(CAD and scene scripts)
═══

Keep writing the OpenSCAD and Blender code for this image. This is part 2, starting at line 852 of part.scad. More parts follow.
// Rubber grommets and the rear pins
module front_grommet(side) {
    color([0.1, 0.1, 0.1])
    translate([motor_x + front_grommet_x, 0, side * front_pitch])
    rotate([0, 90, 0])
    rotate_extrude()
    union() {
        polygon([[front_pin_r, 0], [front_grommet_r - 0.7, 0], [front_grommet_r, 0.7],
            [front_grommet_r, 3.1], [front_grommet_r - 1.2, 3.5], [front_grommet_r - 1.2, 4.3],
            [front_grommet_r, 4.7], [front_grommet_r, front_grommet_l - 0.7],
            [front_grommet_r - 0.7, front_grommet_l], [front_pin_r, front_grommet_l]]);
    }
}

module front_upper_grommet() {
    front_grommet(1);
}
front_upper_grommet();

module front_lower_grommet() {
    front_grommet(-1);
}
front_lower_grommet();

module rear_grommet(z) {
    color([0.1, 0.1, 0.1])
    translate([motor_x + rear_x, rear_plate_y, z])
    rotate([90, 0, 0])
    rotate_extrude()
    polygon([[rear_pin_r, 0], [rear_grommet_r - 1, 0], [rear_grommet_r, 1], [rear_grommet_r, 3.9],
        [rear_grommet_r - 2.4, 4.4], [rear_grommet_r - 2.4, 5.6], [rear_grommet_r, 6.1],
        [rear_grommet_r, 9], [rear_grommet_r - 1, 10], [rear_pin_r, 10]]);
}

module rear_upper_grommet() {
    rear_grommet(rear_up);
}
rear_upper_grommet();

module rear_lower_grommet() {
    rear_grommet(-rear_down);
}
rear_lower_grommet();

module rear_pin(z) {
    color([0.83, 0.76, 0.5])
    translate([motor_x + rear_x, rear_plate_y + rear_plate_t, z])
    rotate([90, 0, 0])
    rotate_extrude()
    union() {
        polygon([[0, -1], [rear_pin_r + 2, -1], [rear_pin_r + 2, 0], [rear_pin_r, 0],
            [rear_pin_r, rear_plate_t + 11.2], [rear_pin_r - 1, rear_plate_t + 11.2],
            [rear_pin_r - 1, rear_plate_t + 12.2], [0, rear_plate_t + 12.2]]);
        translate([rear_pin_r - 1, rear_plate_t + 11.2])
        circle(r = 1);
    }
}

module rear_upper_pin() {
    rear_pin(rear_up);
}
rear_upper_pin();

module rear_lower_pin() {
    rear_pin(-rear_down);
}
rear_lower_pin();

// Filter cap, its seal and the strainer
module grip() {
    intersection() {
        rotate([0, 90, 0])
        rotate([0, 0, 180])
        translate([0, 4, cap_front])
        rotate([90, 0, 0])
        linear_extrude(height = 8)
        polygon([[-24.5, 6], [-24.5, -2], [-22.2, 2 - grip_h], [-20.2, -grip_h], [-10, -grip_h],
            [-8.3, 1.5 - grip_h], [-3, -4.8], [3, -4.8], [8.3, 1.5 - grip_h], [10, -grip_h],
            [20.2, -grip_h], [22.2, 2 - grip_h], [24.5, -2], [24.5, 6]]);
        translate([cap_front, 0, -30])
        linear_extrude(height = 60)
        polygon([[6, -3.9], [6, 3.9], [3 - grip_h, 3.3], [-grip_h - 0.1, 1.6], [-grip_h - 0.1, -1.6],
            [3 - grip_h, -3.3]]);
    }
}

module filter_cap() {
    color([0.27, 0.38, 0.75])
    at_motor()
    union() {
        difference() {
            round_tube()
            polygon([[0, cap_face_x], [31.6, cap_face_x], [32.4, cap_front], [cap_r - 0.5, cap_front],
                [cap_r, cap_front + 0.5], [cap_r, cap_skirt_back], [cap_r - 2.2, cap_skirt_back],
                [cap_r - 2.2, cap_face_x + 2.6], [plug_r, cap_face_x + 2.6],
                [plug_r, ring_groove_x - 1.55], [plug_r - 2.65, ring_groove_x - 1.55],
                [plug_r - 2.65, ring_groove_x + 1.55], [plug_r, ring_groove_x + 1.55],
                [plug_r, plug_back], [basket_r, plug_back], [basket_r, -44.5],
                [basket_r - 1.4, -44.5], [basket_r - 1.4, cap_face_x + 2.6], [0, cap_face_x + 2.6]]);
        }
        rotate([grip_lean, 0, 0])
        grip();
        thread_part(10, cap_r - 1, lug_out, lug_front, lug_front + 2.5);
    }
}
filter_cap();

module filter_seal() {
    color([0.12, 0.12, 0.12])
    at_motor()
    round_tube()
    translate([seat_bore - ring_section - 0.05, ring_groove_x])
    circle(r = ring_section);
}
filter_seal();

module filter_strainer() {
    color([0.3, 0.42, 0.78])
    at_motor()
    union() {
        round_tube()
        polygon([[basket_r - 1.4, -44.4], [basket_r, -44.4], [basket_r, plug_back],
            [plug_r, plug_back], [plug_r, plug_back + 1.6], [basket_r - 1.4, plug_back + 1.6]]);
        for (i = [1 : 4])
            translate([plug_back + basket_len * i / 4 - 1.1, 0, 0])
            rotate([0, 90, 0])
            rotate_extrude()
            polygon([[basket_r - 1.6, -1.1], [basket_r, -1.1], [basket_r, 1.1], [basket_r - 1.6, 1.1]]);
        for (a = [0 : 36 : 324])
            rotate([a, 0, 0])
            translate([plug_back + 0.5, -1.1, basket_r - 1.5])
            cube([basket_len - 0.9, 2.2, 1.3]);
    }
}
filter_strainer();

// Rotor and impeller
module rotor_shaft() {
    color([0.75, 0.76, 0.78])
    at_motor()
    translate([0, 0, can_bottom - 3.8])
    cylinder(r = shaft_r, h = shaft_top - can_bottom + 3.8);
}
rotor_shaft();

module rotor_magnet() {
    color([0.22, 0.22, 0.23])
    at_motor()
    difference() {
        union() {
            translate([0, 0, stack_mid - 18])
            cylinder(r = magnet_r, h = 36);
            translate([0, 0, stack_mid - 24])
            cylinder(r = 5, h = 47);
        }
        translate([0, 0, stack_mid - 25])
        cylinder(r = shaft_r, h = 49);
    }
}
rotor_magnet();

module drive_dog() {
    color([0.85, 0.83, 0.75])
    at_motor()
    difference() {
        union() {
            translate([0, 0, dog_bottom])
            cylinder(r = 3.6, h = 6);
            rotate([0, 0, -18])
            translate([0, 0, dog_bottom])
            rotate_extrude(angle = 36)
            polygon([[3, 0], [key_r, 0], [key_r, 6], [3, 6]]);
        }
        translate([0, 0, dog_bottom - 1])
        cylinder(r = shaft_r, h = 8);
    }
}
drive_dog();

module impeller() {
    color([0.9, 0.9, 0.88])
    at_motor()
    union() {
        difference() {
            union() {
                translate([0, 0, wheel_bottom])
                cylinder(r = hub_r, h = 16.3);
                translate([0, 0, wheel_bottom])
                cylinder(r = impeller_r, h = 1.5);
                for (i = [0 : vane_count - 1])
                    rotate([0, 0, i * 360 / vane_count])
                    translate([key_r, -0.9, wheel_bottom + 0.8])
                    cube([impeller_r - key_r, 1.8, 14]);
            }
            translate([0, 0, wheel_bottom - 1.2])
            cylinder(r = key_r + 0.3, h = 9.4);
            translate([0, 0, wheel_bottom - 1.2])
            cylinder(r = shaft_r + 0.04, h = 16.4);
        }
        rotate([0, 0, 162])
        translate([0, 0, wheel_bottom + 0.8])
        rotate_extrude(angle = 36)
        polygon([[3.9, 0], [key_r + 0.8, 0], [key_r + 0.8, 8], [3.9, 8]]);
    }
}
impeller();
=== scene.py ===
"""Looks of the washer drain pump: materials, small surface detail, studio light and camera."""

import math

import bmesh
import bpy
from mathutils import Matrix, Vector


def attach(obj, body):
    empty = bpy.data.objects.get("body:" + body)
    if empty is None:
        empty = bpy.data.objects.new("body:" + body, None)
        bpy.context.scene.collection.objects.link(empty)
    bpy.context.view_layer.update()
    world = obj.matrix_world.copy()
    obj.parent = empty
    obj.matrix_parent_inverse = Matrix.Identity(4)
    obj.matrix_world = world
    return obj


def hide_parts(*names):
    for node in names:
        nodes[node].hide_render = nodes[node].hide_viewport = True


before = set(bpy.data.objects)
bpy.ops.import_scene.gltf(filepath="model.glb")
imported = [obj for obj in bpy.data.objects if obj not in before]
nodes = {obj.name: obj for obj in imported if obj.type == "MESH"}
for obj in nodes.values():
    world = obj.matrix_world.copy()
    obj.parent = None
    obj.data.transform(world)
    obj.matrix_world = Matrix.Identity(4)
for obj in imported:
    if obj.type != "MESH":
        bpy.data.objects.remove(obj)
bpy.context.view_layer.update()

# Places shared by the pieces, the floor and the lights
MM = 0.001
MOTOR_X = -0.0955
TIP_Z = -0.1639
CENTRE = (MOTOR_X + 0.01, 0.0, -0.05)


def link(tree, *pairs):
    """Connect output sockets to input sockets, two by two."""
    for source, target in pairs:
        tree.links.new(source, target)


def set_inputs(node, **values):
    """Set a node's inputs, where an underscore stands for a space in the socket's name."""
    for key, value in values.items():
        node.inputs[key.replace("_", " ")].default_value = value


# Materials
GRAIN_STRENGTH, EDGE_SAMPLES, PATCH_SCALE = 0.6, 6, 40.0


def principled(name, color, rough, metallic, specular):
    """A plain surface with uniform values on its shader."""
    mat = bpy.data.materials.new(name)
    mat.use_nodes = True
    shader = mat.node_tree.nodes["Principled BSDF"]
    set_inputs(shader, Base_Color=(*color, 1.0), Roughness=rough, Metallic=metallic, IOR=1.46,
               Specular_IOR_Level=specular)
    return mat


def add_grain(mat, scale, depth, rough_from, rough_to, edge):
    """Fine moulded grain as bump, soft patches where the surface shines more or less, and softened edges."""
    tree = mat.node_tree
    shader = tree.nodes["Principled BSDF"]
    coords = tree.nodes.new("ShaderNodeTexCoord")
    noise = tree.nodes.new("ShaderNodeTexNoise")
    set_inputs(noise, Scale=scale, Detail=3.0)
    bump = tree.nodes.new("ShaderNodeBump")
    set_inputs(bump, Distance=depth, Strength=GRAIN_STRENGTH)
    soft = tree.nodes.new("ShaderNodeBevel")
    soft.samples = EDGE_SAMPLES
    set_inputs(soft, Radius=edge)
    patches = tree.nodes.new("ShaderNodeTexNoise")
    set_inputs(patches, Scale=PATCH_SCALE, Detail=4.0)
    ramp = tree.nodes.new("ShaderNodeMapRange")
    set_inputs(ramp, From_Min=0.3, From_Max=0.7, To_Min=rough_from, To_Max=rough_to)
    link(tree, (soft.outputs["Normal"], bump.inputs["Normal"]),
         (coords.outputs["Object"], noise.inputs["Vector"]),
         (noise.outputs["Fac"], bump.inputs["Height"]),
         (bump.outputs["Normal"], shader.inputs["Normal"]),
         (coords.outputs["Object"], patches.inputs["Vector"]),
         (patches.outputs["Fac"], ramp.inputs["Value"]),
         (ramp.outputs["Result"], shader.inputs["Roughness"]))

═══

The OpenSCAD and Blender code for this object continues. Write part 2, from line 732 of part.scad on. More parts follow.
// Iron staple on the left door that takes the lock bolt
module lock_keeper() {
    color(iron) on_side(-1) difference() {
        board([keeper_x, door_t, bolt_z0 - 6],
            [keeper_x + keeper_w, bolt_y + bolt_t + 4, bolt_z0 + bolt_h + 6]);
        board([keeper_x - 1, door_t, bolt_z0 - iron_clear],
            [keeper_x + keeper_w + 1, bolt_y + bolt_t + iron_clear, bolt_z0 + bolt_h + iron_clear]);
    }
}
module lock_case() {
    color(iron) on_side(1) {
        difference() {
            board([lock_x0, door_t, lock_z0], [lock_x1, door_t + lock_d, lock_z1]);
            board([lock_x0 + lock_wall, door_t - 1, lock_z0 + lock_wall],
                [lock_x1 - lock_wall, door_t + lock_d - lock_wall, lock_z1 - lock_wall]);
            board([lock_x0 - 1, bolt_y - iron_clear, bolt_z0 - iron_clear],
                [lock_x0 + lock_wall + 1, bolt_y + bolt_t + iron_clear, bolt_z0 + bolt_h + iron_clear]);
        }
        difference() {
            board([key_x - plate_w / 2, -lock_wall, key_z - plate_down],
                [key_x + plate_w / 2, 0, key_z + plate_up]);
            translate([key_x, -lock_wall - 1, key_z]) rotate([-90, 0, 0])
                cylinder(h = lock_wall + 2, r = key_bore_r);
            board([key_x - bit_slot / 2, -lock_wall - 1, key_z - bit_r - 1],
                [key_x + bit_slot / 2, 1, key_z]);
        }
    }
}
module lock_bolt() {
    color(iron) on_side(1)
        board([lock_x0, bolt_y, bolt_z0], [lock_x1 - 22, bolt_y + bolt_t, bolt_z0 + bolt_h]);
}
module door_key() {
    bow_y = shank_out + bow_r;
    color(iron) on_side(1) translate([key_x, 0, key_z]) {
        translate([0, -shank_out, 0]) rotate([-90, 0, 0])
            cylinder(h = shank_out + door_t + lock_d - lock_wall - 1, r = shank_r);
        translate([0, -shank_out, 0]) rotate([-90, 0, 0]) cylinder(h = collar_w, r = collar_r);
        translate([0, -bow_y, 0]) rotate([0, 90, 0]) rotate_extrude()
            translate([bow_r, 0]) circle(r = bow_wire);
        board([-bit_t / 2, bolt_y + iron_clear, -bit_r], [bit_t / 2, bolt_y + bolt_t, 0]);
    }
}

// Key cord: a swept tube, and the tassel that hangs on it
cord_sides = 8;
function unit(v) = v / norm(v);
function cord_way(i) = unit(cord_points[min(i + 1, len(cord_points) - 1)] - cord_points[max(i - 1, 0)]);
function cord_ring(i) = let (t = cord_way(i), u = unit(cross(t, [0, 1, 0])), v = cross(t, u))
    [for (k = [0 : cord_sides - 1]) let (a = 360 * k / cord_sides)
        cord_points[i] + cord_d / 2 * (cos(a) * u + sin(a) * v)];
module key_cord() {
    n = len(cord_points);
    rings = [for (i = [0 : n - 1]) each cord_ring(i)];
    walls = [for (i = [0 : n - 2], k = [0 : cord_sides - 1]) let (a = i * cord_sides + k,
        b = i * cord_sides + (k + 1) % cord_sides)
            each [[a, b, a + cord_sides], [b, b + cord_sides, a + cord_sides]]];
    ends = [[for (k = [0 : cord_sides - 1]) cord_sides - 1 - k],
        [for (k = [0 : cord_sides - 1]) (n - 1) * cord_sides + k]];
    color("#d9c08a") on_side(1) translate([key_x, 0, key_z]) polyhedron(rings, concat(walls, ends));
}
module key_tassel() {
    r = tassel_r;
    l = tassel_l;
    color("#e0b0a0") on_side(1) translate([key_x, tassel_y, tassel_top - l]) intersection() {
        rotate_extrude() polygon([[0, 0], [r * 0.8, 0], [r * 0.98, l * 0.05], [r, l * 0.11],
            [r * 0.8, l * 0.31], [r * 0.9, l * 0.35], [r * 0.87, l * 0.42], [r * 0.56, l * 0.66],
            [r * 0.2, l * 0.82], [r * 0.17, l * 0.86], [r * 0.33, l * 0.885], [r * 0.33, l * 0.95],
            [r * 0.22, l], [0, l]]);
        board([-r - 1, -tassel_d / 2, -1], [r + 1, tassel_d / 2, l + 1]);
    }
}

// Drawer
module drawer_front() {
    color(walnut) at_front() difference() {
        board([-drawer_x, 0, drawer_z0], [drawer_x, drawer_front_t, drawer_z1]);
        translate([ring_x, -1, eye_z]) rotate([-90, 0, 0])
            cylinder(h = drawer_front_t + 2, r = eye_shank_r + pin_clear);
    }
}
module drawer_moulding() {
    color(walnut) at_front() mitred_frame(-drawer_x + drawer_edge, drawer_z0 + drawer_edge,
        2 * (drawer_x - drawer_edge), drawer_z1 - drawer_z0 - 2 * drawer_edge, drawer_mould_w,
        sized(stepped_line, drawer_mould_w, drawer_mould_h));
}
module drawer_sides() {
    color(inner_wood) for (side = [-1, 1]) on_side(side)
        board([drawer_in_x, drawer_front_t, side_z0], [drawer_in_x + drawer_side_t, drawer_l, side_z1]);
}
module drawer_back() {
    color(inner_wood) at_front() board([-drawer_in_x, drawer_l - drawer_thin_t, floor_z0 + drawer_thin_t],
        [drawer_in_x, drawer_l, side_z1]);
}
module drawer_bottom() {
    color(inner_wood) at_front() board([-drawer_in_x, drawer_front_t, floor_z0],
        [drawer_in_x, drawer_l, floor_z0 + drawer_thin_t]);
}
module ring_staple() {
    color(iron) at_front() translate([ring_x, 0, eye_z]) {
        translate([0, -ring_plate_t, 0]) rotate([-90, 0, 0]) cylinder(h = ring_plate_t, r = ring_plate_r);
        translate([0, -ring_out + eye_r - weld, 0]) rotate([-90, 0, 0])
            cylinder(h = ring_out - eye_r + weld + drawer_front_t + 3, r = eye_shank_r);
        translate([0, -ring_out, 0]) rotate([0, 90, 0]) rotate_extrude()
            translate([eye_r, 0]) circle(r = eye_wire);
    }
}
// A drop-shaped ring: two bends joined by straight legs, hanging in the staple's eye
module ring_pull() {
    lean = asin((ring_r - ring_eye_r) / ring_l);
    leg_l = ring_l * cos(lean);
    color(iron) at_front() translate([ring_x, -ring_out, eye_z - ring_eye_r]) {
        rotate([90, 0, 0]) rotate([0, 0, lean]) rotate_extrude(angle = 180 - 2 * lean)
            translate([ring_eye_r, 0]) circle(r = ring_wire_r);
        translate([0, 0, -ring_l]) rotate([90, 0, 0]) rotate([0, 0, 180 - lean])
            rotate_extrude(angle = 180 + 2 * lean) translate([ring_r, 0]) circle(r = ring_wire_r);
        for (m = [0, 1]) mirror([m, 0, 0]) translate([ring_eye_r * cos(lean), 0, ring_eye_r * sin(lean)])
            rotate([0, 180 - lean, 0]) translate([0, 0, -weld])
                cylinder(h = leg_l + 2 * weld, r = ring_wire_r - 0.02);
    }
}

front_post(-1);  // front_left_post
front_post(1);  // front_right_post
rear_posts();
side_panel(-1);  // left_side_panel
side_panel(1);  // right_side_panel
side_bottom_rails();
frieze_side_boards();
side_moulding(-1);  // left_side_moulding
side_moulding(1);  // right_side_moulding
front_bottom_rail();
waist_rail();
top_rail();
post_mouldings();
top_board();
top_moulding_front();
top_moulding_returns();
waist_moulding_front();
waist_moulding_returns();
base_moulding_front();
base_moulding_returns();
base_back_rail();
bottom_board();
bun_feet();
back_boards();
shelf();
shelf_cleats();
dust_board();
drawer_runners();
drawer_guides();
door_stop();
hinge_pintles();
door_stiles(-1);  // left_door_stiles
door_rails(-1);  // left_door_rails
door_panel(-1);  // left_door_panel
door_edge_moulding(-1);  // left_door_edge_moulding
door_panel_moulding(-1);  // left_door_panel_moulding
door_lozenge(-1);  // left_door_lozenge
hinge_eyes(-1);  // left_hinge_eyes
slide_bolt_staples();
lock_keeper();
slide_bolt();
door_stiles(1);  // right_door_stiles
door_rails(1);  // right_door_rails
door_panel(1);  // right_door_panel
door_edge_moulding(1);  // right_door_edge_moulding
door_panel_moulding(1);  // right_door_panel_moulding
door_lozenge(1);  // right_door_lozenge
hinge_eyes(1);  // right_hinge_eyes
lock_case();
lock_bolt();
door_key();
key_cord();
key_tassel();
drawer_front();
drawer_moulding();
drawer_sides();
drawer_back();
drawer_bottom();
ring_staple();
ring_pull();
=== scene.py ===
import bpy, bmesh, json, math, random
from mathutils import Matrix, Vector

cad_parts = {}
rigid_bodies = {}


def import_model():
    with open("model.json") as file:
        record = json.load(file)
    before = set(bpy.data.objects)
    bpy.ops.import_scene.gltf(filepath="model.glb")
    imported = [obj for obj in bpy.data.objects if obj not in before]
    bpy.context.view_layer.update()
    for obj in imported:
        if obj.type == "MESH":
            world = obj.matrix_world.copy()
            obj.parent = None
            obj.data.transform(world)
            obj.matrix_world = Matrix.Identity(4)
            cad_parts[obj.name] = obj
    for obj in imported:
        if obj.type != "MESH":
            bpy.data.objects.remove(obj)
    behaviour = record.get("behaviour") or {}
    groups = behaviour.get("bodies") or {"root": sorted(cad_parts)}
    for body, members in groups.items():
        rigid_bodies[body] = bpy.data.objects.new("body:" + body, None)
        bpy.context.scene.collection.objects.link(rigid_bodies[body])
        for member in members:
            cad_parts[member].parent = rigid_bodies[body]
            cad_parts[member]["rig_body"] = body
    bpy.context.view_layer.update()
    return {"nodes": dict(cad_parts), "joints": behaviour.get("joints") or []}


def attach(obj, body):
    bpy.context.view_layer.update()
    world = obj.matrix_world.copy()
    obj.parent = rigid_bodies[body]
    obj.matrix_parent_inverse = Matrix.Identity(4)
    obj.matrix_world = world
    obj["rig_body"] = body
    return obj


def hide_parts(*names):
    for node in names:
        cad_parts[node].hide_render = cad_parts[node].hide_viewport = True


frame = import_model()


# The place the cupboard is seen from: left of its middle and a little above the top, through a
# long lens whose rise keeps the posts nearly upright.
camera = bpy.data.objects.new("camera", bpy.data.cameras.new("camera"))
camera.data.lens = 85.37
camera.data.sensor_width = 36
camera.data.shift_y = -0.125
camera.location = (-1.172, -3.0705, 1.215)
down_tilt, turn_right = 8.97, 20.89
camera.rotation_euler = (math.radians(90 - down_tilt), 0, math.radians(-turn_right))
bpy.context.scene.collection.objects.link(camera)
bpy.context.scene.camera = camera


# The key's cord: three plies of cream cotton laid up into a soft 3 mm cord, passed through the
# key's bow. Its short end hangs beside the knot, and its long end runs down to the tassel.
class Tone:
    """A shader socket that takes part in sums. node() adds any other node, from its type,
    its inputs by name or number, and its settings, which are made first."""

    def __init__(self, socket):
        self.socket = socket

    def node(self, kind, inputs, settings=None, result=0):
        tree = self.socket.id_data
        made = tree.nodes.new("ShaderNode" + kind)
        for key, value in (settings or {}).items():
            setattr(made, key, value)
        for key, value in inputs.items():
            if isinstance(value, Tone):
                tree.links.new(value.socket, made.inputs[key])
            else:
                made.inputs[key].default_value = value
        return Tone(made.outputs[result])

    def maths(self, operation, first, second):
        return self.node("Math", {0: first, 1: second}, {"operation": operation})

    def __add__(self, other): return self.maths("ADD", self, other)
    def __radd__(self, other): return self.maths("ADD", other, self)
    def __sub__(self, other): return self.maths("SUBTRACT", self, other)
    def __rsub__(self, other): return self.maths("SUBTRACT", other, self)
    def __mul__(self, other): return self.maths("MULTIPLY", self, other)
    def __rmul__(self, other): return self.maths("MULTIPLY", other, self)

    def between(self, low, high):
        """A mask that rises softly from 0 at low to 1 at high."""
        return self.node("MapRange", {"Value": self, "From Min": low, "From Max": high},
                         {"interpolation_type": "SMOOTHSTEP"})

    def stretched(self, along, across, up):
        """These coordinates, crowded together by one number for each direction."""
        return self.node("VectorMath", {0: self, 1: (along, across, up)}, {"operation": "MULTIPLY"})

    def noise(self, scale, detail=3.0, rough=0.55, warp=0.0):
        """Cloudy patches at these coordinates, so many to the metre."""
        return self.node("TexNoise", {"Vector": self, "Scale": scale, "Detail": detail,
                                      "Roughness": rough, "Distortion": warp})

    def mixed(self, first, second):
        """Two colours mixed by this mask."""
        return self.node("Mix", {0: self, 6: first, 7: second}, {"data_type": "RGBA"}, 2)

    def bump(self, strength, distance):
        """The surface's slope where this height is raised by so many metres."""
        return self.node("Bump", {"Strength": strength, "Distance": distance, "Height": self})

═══

Do this:
The lines to return run from the one containing "Keep writing the" down to the one containing "front_lower_grommet();"; give them exactly, both included, and no others.

Task solution:
Keep writing the OpenSCAD and Blender code for this image. This is part 2, starting at line 852 of part.scad. More parts follow.
// Rubber grommets and the rear pins
module front_grommet(side) {
    color([0.1, 0.1, 0.1])
    translate([motor_x + front_grommet_x, 0, side * front_pitch])
    rotate([0, 90, 0])
    rotate_extrude()
    union() {
        polygon([[front_pin_r, 0], [front_grommet_r - 0.7, 0], [front_grommet_r, 0.7],
            [front_grommet_r, 3.1], [front_grommet_r - 1.2, 3.5], [front_grommet_r - 1.2, 4.3],
            [front_grommet_r, 4.7], [front_grommet_r, front_grommet_l - 0.7],
            [front_grommet_r - 0.7, front_grommet_l], [front_pin_r, front_grommet_l]]);
    }
}

module front_upper_grommet() {
    front_grommet(1);
}
front_upper_grommet();

module front_lower_grommet() {
    front_grommet(-1);
}
front_lower_grommet();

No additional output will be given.